The Blind Side: Evolution of a Game
by Michael Lewis
352 pages. W.W. Norton & Company. $10.98
If there's a story that epitomizes football's expansive "underdog fairy tale" genre, it's got to be The Blind Side. Written by Michael Lewis, the author of Moneyball, the book reveals the nearly unbelievable story of NFL offensive lineman Michael Oher—an impoverished teenage from West Memphis who couldn't read or write in high school. Oher gets taken in by the Tuohys, a wealthy, white family who encourage the 345-pound, six-foot-five Oher to pursue football. Somehow, he overcomes his circumstances, makes his way to the University of Missississippi, and eventually to the NFL. Today, he's an offensive tackle for the Baltimore Ravens.
Friday Night Lights: A Town, a Team, and a Dream
by H.G. Bissinger
400 pages. Da Capo Press. $10.08
For everyone who fell in love with the Dillon Panthers and Coach Taylor on television, this is the nonfiction account that inspired it all. Written by Pulitzer Prize-winning journalist H.G. Bissinger, Friday Night Lights captures the religious devotion and fervor that defines Odessa, a small oil town in west Texas, where high school football is greater than life. The year is 1988, and the Permian High School Panthers are headed toward the state championships. In Odessa, football obsession leads people to place "For Sale" signs in the coach's yard after a loss and football players to puke from pre-game anxiety. And, of course, football always trumps academia. But while Bissinger hones in on Odessa's frenetic allegiance to high-school football, he also exposes the racially fraught underbelly of the town—and what happens when high school football becomes synonymous with a small town's pride.
Football for Dummies
by Howie Long & John Czarnecki
408 pages. For Dummies. $12.58.
If you have no idea how to keep up with the on-field action this Sunday, you can breathe easy. Super Bowl-winning defense end Howie Long and John Czarnecki, who's been the “Fox NFL Sunday” editorial consultant since 1994, have penned an easy-to-read guidebook that breaks down the complex world of football. The book covers everything from the basic lingo to elaborate diagrams of plays to fantasy football.
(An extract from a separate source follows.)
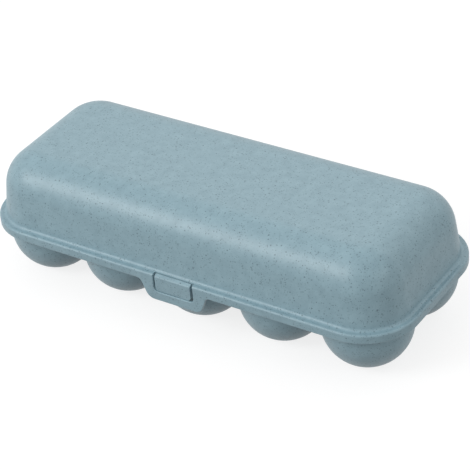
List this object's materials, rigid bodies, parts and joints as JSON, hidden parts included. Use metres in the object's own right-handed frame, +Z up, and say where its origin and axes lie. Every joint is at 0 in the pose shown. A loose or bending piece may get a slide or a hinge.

More than a Game: The Glorious Present and Uncertain Future of the NFL
by Brian Billick and Michael MacCambridge
240 pages. Scribner. $18.98.
This book is a bible for understanding the NFL. Written by Super Bowl-winning coach Brian Billick, it's full of insider analysis of how America's game works. Part memoir, part collection of interviews from football's greatest, and part gloomy predictions about the NFL's future, More Than a Game is full of stories that will help eager football fans understand the game's inner workings.
Where Men Win Glory: The Odyssey of Pat Tillman
by Jon Krakauer
480 pages. Anchor. $10.85
Krakauer tells the heartbreaking story of Pat Tillman, a former defensive back for the Arizona Cardinals who decided to end his NFL career, walk away from a $3.6 million contract, and enlist in the United States Army after 9/11. He was killed on April 22, 2004, while in Afghanistan with his Special Forces Unit under circumstances the Army tried to cover up. Krakauer carefully examines the tragic events surrounding Tillman's death while retracing his past and adding to the legend of an extraordinary man.